Leo Merle

Personal information
- Full name: Leo Merle VI
- Born: January 14, 1998 (age 28)
- Home town: Folsom, California, U.S.
- Education: University of California, Santa Cruz University of Michigan

Sport
- Sport: Paralympic athletics
- Disability: Cerebral palsy
- Disability class: T38
- Event: Middle-distance running

Medal record
Track and field
Representing the United States
Parapan American Games
| Gold medal – first place | 2023 Santiago | 1500 m T38 |

= Leo Merle =

American Paralympic athlete

Leo Merle VI (born January 14, 1998) is an American Paralympic middle-distance runner. He represented the United States at the 2024 Summer Paralympics.
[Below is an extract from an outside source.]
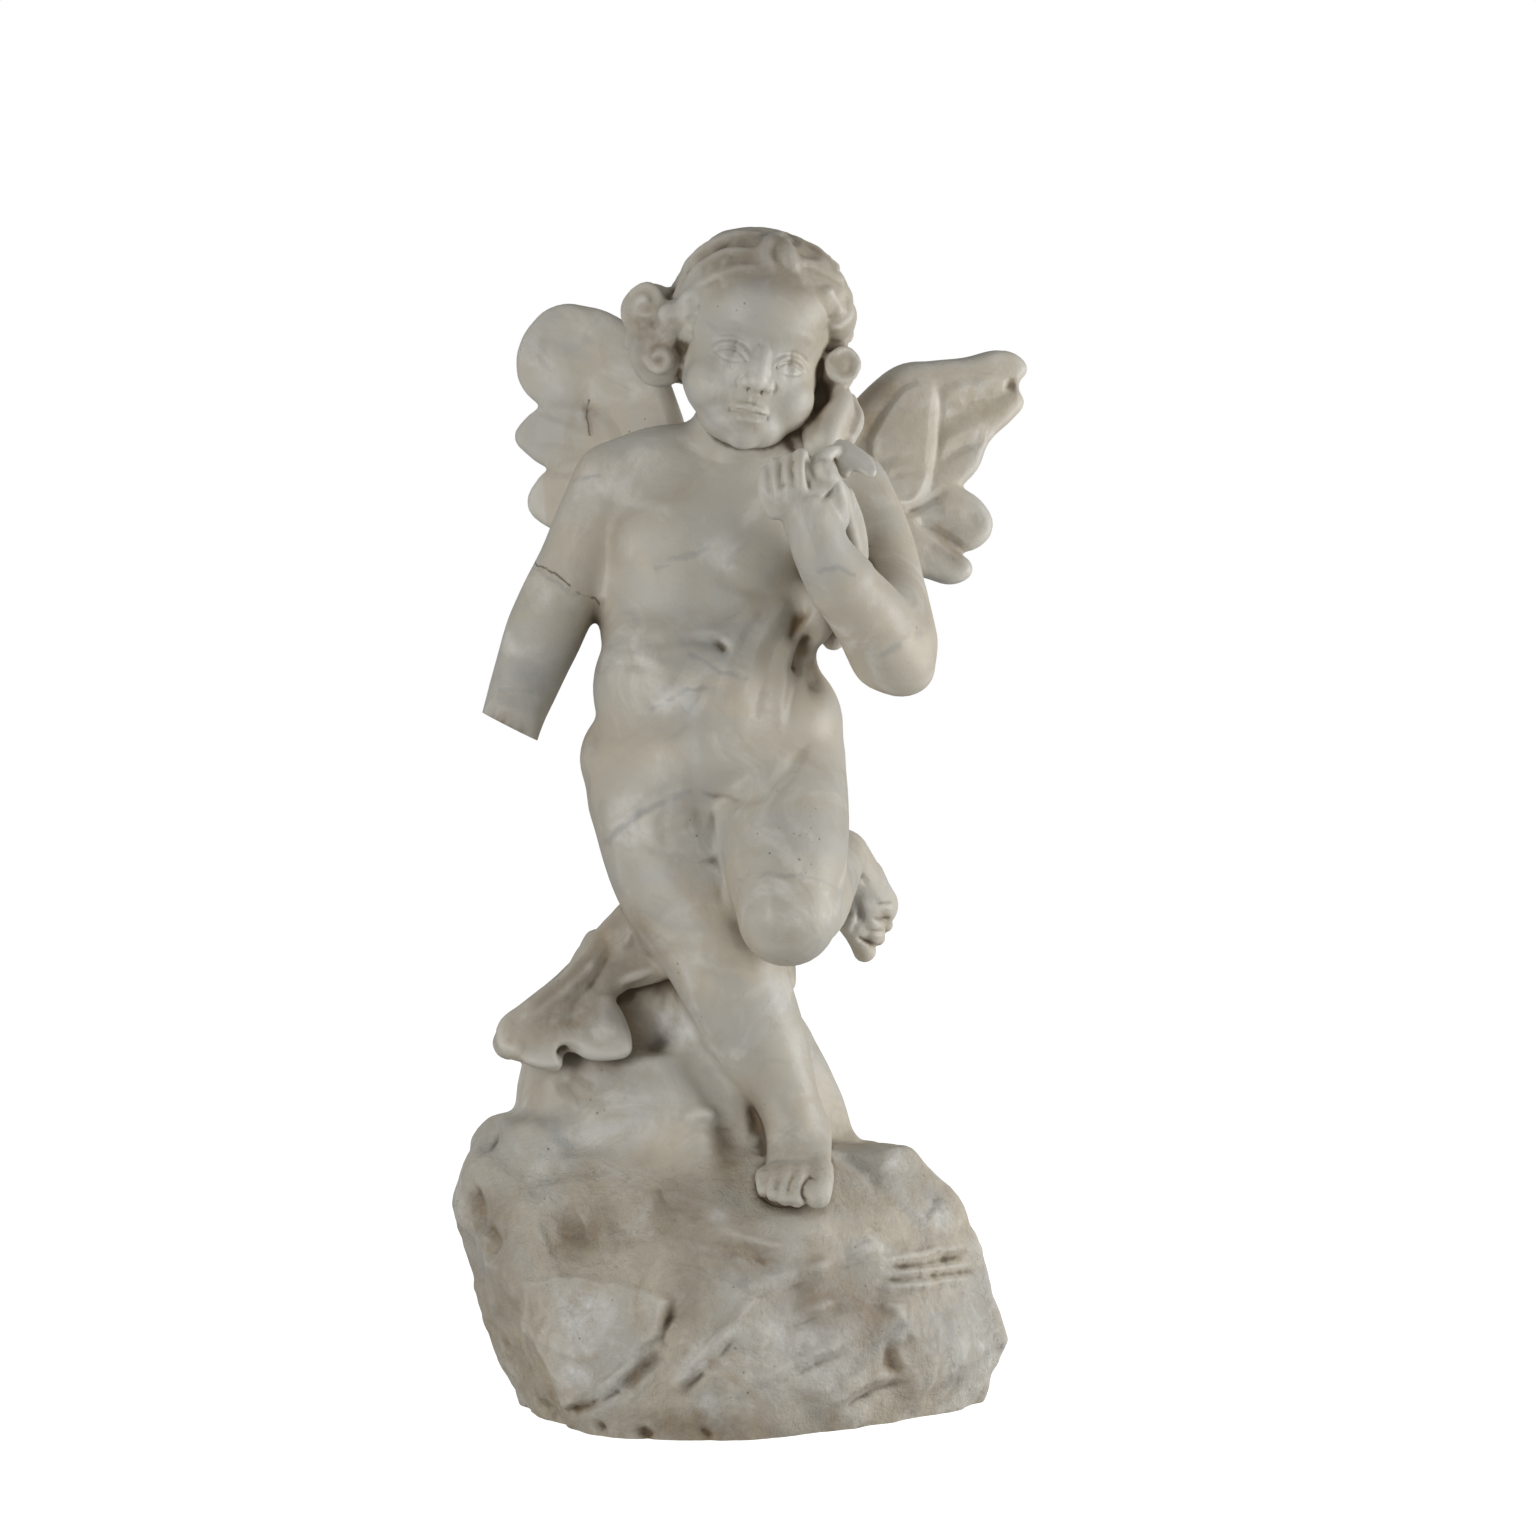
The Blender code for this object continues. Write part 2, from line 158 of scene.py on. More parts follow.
def boulder(centre, levels):
    corners = []
    for height, reaches in levels.items():
        for number, reach in enumerate(reaches):
            bearing = 2.0 * math.pi * number / len(reaches)
            x = centre[0] + reach * math.cos(bearing)
            y = centre[1] + reach * math.sin(bearing)
            corners.append((x, y, height))
    mesh = bpy.data.meshes.new("boulder")
    mesh.from_pydata(corners, [], [])
    rock = meshObject("boulder", mesh)
    bpy.ops.object.select_all(action="DESELECT")
    bpy.context.view_layer.objects.active = rock
    bpy.ops.object.mode_set(mode="EDIT")
    bpy.ops.mesh.select_all(action="SELECT")
    bpy.ops.mesh.convex_hull()
    bpy.ops.object.mode_set(mode="OBJECT")
    clay.append(rock)


def applyModifier(obj, name, kind, **settings):
    bpy.ops.object.select_all(action="DESELECT")
    bpy.context.view_layer.objects.active = obj
    obj.select_set(True)
    modifier = obj.modifiers.new(name, kind)
    for key, value in settings.items():
        setattr(modifier, key, value)
    bpy.ops.object.modifier_apply(modifier=modifier.name)


def fuse(name, voxel, smoothing=0):
    bpy.ops.object.select_all(action="DESELECT")
    for piece in clay:
        piece.select_set(True)
    bpy.context.view_layer.objects.active = clay[0]
    bpy.ops.object.join()
    fused = bpy.context.object
    fused.name = fused.data.name = name
    clay.clear()
    applyModifier(fused, "skin", "REMESH", mode="VOXEL", voxel_size=voxel)
    if smoothing:
        applyModifier(fused, "softened", "SMOOTH", factor=0.5, iterations=smoothing)
    return fused


# Carving


def curved(path, steps=6):
    # A smooth run of points through the path's own points
    path = np.asarray(path, float)
    if len(path) < 3:
        return path
    padded = np.vstack([2 * path[0] - path[1], path, 2 * path[-1] - path[-2]])
    run = []
    for a, b, c, d in zip(padded[:-3], padded[1:-2], padded[2:-1], padded[3:]):
        for t in np.linspace(0.0, 1.0, steps, endpoint=False):
            square = (2 * a - 5 * b + 4 * c - d) * t**2
            cube = (3 * b - a - 3 * c + d) * t**3
            run.append(0.5 * (2 * b + (c - a) * t + square + cube))
    run.append(path[-1])
    return np.array(run)


def insideOutline(places, outline):
    # How far inside an outline each place is, negative outside
    outline = np.asarray(outline, float)
    inside = np.zeros(len(places), bool)
    nearest = np.full(len(places), 1e9)
    for a, b in zip(outline, np.roll(outline, -1, axis=0)):
        crosses = (a[1] > places[:, 1]) != (b[1] > places[:, 1])
        with np.errstate(divide="ignore", invalid="ignore"):
            at = (b[0] - a[0]) * (places[:, 1] - a[1]) / (b[1] - a[1]) + a[0]
        inside ^= crosses & (places[:, 0] < at)
        side = b - a
        along = np.clip((places - a) @ side / (side @ side), 0.0, 1.0)
        nearest = np.minimum(nearest, np.linalg.norm(places - a - along[:, None] * side, axis=1))
    return np.where(inside, nearest, -nearest)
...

==Early life and education==
Merle was born with cerebral palsy that affects the flexibility in his right foot and leg. He wore a corrective boot to stretch the tendons of his right leg so they would develop properly and maintain their flexibility until he was six years old. He attended Vista Del Lago High School where he ran cross country and track and field. He attended University of California, Santa Cruz and earned a Bachelor of Science in molecular, cellular and developmental biology. He then attended the University of Michigan School of Dentistry and earned a doctorate of dental surgery.

==Career==
Merle began his career in long-distance running, participating in the 5000 metres and 10,000 metres events. After learning that his T38 classification maxed out at 1500 metres, he transitioned to middle-distance running.

He made his international debut for the United States at the 2023 World Para Athletics Championships in the 1500 metres T38 event, and finished in fourth place with a personal best time of 4:06.13. In November 2023, he then competed at the 2023 Parapan American Games and won a gold medal in the 1500 metres T38 event with a time of 4:12.62.

In May 2024, he represented the United States at the 2024 World Para Athletics Championships in the 1500 metres T38 event, and finished in fourth place with a time of 4:07.47. In July 2024, during the U.S. Paralympic team trials, he qualified to represent the United States at the 2024 Summer Paralympics.

==Personal life==
Following the Paralympics, Merle said he planned to become a dental professional specializing in endodontics and root canal.